Larry and I had planned to go to the river on Saturday night but we got hit with a bad storm so decided we would wait till sunday morning, 4:30 am we headed for the river arrived at Tanners to be greeted with a Salomoid tournament, looked like well over a hundred boats, once we got launched those guys were already on the river.

Headed to the first spot and Larry scored a double striper right after we got anchored down









It rained from about 6:30 till almost 10am but the fish were biting, Man we seen so many fish rolling in the water. So Larry pulls out a rod with a bobber on it and just gives me a lesson in catching fish, I was totally amazed with what he was doing seemed like fish after fish and he missed a lot of them but he was having a blast, he also caught this monster, notice how he is straining holding this big flathead!!!

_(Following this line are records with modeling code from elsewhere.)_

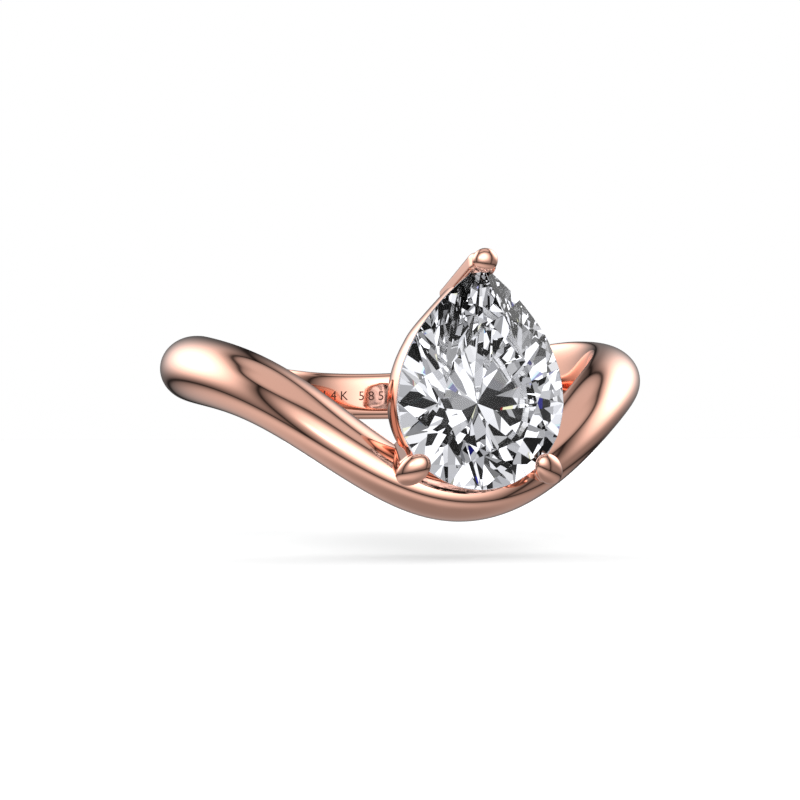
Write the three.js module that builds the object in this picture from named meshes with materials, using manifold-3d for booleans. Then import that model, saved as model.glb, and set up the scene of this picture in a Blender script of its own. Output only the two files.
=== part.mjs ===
// Pear solitaire engagement ring: a wave band, a three-claw basket head and a pear brilliant stone.
// Millimetres. The origin is the centre of the finger hole, +Z runs along the hole, and the stone
// faces -Y. The ring is the same left and right of the plane x = 0.

import * as THREE from 'three';
import { mergeVertices } from 'three/addons/utils/BufferGeometryUtils.js';
import Module from 'manifold-3d';

const wasm = await Module();
wasm.setup();

// Band. Its width and the height of its centre line are cosine series of the angle from the stone.
const FINGER_RADIUS = 8.6;
const BAND_THICKNESS = 2.15;
const INNER_ROUNDING = 0.55;
const INNER_FLATNESS = 0.45;
const BAND_WIDTH = [2.57, -0.07, -0.35];
const BAND_WAVE = [0, -1.51, -1.55, -0.49, -0.25, -0.13];
const BAND_SEGMENTS = 96;
const SECTION_SEGMENTS = 24;

// Stone, worked out lying flat: x across, y towards its point, z up through its table.
const STONE_HALF_WIDTH = 3.32;
const POINT_LENGTH = 5.31;
const FLANK_POWER = 2.12;
const GIRDLE_THICKNESS = 0.24;
const CROWN_HEIGHT = 0.98;
const PAVILION_DEPTH = 2.82;
const TABLE_SCALE = 0.57;
const STAR_LENGTH = 0.5;
const LOWER_HALF_LENGTH = 0.78;
const MAIN_FACETS = 8;
const SCALLOP_STEPS = 3;
const SETTING = new THREE.Vector3(0, -11.85, -0.32);

// Basket head: one crowned rail behind the stone, and three claws.
const RAIL_Y = -9.9;
const RAIL_HALF_THICKNESS = 0.45;
const RAIL_HALF_HEIGHT = 0.95;
const RAIL_INSET = 0.62;
const RAIL_TIP_RADIUS = 0.75;
const RAIL_PLACES = [0.4, 0.6, 0.8, 1, 1.25, 1.5, 1.75, 2];
const RAIL_SEGMENTS = 64;
const RAIL_SECTION_SEGMENTS = 16;
const CLAW_WIDTH = 1.02;
const CLAW_DEPTH = 0.76;
const CLAW_SQUARENESS = 4;
const CLAW_FOOT_Y = -8.78;
const CLAW_STANDOFF = 0.1;
const BAR_CAP_STEPS = 6;
const BAR_SIDES = 24;
const BEAD_SEGMENTS = 20;
const BEAD_RINGS = 14;
const FOOT_ALLOWANCE = 1;
const WASTE_SIZE = 4;
const POINT_CLAW = {
  turn: 0,
  reach: POINT_LENGTH,
  beadHalfAxes: [0.5, 0.36, 0.48],
  beadY: -12.36,
  beadOffset: 0.12,
  beadLean: -17,
  footOffset: -1.03,
  flare: 1.45,
};
const LOWER_CLAW = {
  reach: STONE_HALF_WIDTH,
  beadHalfAxes: [0.53, 0.36, 0.76],
  beadY: -11.95,
  beadOffset: 0.4,
  beadLean: 27,
  footOffset: -0.57,
  flare: 1.25,
};
const CLAWS = [
  { name: 'claw_point', ...POINT_CLAW },
  { name: 'claw_left', turn: -133, ...LOWER_CLAW },
  { name: 'claw_right', turn: 133, ...LOWER_CLAW },
];
const SOLDER_GAP = 0.06;
const WELD_DISTANCE = 1e-4;
const TANGENT_STEP = 1e-3;

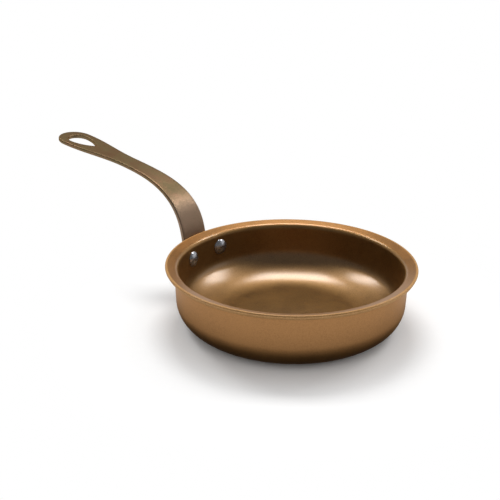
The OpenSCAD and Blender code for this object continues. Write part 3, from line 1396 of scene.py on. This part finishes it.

Here is MrfishOhio's famous foot shot along with the bait of choice for these big boys










All in all we had a great time, no big ones largest was 6# 15oz, blue, but Larry caught 11 fish and Doc caught 6, marked a lot of fish, caught a lot of trees and debris, it was real heavy out there, when we came out of Tanners the river was green when we came back into Tanners the river was very muddy and rising fast, father and son had a great time together, just catching fish and having a blast, don't get any better, thanks again Larry for the invite........Doc


----------



## flathunter (Apr 5, 2004)

Thanks for the report Doc, always enjoy hearing about your trips to the river.


----------



## mrfishohio (Apr 5, 2004)

Hint, get a smaller SHOE !!


----------



## mrfishohio (Apr 5, 2004)




----------



## catfishhunter1 (Apr 5, 2004)

mrfishohio now i know how catkings catfish become so big


----------



## DavidWS10 (Apr 5, 2004)

Doc, are you and Lynn going to hit the Ohio this coming weekend, or will you be pre-fishing the Michigan tourney?


----------



## truck (Apr 12, 2004)

Good fish Doc looks like you had fun  daryl


----------



## Fishyguy (Apr 10, 2004)

Good job guys, sounds like you had alot of fun.


----------



## Chuck P. (Apr 8, 2004)

Good Job guys...


----------



## Fishman (Apr 5, 2004)

haha thats awsome, I sure would like to get a flat that size for a fish tank.


----------



## hunterm (Apr 22, 2004)

Sounds like a perfect father/sun outing!! I'll give you guys credit, that was some nasty cold rain on Sunday morning. You deserved a few fish just for venturing out.


----------